Tetapi data yang kontradiktif menunjukkan, ekspor industri dari Jawa hanya sebesar 35,58% sedangkan Luar Jawa berkontribusi sebesar 61,42%.  Sedangkan disektor  impor sektor industri di Jwa menelan 77,81% sedangkan dari Luar Jawa hanya sebesar 22,19% saja. Artinya bahwa industri menengah dan besar sebagian besar ada di Jawa dan menyerap konsumsi impor industri yang besar tetapi hanya kecil sekali berkontribusi terhadap ekspor industri.  Industri2 di Jawa  hanya berlaku sebagai konsumen yang baik dari industri lain dan tidak menjadi produsen bagi industri.  Sehingga, bukan saja menyebabkan ketimpangan, pembangunan industri di Jawa bahakn akan merusak struktur ekonomi nasional secara keseluruhan.  Oleh sebab itu, kebijakan membangun kawasan industri di Luar Jawa sangatlah tepat.  Bukan saja melakukan pemerataan tetapi juga akan memperbesar kontribusi terhadap perekonomian nasional secara berimbang dan memberi dampak positif.
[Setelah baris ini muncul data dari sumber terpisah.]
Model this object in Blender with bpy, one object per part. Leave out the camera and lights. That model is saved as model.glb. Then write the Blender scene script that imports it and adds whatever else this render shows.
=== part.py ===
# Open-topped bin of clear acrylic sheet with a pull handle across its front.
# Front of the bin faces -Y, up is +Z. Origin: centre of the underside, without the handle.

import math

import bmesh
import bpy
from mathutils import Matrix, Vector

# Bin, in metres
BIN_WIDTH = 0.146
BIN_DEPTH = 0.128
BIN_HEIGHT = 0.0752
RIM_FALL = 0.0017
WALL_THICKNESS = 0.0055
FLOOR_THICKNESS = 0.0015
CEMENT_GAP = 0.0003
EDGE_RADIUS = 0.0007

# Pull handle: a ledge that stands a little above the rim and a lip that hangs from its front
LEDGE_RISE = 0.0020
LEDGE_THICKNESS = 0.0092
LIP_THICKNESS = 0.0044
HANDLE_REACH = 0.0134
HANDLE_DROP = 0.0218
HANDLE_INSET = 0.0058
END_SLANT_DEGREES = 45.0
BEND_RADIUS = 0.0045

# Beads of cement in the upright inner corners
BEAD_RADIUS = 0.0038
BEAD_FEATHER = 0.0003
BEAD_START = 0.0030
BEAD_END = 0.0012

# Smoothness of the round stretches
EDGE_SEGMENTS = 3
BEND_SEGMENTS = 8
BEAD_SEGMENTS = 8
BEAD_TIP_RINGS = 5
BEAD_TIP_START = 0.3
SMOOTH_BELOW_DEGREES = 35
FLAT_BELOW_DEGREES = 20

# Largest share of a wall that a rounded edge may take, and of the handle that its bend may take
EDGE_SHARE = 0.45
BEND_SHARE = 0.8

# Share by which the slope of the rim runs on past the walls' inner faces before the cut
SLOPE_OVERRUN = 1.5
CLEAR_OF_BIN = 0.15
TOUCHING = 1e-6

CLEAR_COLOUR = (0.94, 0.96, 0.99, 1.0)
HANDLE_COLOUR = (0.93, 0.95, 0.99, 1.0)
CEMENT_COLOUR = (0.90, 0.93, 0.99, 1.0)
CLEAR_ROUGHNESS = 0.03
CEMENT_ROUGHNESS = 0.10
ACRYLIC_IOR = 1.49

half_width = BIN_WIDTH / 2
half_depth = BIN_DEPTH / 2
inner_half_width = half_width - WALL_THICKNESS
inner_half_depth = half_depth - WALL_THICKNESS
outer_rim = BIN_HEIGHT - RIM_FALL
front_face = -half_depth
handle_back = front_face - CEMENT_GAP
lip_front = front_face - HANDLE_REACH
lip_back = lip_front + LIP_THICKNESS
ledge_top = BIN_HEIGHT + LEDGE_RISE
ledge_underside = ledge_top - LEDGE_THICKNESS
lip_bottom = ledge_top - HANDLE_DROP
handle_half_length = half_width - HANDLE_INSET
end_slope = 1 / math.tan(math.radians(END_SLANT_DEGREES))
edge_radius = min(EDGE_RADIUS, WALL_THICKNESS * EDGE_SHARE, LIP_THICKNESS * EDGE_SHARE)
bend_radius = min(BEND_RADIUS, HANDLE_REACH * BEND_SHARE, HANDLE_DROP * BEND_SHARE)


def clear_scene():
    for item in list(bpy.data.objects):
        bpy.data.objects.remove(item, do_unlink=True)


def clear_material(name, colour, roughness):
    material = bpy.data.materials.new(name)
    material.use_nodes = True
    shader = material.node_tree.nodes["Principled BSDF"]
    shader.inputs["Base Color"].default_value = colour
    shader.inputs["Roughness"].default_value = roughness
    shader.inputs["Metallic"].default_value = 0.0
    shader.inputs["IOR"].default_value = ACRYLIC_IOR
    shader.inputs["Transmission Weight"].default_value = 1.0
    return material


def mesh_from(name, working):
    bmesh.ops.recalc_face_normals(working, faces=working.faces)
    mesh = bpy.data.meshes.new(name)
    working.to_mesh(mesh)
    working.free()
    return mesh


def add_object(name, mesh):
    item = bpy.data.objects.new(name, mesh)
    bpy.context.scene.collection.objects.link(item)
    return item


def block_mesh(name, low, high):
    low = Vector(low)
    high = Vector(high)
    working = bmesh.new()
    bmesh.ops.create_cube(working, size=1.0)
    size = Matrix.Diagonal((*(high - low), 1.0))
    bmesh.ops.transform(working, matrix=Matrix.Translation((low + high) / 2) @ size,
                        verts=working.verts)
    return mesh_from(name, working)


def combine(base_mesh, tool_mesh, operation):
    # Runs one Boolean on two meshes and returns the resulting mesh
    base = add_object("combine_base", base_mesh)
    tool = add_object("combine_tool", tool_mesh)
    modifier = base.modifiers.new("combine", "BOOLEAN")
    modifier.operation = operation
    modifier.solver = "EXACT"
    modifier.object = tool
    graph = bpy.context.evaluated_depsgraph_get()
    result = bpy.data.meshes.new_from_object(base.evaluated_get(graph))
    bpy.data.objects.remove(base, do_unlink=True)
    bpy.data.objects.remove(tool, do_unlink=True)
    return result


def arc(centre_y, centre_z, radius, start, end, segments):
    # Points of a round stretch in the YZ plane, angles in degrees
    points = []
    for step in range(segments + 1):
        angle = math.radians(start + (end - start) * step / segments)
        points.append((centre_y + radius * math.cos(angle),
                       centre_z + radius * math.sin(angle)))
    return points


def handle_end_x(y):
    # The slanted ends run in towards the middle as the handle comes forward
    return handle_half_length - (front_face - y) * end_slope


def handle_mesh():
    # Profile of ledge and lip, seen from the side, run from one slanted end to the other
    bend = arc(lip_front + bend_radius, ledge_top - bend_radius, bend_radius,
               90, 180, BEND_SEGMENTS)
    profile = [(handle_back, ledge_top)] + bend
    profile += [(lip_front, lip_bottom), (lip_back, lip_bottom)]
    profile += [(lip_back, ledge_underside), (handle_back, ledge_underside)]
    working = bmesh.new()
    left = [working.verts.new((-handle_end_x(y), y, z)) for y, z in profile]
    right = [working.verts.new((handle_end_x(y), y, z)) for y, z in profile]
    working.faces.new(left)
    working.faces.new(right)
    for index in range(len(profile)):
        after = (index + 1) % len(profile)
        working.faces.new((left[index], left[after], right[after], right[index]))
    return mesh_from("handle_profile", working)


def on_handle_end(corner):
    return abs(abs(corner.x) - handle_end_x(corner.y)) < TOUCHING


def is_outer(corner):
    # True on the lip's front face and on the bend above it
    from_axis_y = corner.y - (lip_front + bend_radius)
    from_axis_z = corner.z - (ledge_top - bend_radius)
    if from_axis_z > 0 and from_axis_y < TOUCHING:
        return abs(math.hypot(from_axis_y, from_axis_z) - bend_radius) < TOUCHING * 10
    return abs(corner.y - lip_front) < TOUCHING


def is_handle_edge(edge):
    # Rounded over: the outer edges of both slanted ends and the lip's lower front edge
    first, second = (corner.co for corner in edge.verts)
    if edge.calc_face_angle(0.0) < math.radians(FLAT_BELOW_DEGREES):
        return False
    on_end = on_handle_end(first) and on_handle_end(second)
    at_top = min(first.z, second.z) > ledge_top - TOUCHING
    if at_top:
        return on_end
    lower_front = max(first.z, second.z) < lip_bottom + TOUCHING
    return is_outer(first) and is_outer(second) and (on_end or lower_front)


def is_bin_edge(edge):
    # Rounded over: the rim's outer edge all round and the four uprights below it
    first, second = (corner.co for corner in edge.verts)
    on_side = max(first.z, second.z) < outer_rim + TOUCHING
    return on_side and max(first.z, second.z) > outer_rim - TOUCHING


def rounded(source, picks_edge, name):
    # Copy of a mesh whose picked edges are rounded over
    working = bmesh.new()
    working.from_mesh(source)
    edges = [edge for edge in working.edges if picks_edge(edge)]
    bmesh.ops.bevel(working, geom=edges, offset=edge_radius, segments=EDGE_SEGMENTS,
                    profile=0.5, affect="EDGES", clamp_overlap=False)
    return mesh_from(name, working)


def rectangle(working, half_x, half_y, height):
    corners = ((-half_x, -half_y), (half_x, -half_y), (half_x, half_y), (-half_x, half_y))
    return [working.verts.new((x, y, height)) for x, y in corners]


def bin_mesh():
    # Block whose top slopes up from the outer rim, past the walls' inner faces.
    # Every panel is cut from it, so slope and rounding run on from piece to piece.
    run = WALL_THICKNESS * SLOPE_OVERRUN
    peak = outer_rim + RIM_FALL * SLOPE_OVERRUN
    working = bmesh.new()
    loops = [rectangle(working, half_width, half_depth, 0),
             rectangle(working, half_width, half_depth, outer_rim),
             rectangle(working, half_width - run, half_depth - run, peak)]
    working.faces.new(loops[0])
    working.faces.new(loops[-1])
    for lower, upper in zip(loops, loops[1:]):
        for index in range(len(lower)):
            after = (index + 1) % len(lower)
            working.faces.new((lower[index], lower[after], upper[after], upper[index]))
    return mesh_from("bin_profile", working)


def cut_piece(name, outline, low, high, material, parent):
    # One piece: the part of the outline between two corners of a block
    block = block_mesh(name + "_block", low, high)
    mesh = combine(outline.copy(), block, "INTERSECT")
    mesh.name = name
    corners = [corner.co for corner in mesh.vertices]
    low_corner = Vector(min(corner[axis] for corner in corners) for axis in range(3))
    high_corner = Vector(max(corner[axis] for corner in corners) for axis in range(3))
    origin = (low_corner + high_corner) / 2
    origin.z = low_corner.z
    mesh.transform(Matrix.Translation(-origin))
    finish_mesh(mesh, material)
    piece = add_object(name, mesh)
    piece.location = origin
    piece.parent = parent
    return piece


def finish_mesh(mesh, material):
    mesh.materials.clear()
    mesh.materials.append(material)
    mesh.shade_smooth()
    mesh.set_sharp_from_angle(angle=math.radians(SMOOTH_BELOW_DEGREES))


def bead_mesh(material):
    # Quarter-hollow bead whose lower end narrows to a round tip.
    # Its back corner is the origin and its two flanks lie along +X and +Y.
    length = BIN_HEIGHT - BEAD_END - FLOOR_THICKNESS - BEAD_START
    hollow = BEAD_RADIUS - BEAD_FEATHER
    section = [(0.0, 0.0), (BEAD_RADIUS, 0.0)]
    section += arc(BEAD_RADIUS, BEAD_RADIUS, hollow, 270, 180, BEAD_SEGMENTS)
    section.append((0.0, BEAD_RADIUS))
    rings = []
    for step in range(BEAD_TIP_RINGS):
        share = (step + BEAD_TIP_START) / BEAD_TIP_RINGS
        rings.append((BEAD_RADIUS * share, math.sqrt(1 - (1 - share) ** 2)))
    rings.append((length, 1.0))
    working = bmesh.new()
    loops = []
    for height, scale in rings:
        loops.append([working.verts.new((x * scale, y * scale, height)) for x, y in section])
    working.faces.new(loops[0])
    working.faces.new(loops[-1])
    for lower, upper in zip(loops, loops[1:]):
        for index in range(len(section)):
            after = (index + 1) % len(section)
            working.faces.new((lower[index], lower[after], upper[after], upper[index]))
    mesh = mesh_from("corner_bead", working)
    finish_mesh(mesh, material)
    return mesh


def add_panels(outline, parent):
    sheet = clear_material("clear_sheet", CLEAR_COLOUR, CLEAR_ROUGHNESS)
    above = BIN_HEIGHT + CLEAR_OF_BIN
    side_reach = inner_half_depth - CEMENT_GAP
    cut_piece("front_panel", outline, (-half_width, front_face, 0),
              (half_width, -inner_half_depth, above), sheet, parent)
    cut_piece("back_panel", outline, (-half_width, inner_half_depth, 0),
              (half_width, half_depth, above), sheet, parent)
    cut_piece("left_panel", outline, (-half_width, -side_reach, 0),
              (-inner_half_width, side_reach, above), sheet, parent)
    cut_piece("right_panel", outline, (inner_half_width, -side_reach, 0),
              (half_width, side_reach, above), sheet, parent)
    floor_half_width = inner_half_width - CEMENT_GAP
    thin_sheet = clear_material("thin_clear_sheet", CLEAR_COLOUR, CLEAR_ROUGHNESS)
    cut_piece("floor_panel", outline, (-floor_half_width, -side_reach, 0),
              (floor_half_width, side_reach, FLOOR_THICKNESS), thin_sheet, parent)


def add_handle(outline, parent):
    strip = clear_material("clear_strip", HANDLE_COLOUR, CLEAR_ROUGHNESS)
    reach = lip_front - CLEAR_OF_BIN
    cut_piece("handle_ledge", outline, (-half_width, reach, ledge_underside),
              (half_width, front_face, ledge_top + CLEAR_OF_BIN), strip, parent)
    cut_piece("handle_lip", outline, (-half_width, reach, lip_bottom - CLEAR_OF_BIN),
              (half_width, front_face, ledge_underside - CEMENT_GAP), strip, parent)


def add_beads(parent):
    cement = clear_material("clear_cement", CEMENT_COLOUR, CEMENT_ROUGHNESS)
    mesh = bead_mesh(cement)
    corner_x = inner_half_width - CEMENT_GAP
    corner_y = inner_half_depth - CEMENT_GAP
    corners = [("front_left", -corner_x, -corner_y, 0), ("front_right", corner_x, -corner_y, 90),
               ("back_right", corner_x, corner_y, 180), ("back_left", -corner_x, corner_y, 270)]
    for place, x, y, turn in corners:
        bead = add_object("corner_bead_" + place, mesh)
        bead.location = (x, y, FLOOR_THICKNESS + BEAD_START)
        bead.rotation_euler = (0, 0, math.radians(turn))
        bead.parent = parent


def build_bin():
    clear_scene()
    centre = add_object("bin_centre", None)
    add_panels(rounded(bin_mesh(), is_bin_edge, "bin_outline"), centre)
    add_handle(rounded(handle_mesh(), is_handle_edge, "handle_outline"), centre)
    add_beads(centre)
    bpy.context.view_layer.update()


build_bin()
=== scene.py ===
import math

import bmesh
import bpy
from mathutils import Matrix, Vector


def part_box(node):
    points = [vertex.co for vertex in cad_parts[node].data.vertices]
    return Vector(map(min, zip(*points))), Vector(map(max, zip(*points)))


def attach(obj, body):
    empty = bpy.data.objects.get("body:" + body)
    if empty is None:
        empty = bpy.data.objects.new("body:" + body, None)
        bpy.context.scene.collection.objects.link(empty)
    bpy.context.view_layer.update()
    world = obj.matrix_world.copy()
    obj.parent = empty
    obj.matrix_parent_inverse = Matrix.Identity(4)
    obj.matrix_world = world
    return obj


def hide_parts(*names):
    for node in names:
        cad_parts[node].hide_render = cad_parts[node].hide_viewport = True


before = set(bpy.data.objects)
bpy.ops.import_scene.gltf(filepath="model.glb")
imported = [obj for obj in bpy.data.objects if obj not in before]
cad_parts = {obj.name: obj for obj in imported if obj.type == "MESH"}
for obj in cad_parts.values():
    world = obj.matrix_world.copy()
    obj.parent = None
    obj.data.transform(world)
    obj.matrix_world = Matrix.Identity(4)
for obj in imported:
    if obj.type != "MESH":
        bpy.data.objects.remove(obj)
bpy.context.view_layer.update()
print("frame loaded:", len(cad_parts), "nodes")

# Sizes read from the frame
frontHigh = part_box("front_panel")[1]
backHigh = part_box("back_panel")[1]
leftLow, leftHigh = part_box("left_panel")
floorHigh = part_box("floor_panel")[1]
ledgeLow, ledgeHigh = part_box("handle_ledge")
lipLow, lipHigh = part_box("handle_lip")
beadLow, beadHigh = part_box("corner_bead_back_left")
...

Tetapi, tentu saja dibutuhkan dana yang tidak sedirkit dibutuhkan dana sebesar IDR55,44 untuk pembangunan infrastrukturya saja, tetapi akan berdampak multiplier bagi pembangunan ekonomi setempat dan ekonomi nasional.

Ketimpangan akibat ekspansi yang berlebihan dan ketakberpihakan pemerintah terhadap rakyat menjadikan jurang pemisah antara pemodal dan rakyat menjadi semakin mengangah.  Dibutuhkan bukan hanya keberpihakan tetapi juga kemauan negara untuk bertindak dngan berpihak pada rakyat.  Bila tidak, bukan saja jurang mengangah semakin besar dan dalam antara desa dan kota dan antara Jawa dan Luar Jawa.  Sekali lagi, bukan sekedar pemahaman tetapi sikap, tindakan, dan keberpihakan negara pada rakyat dinantikan untuk menjadikan Indonesia yang adil dan makmur sekaligus sejahtera dan  beradab.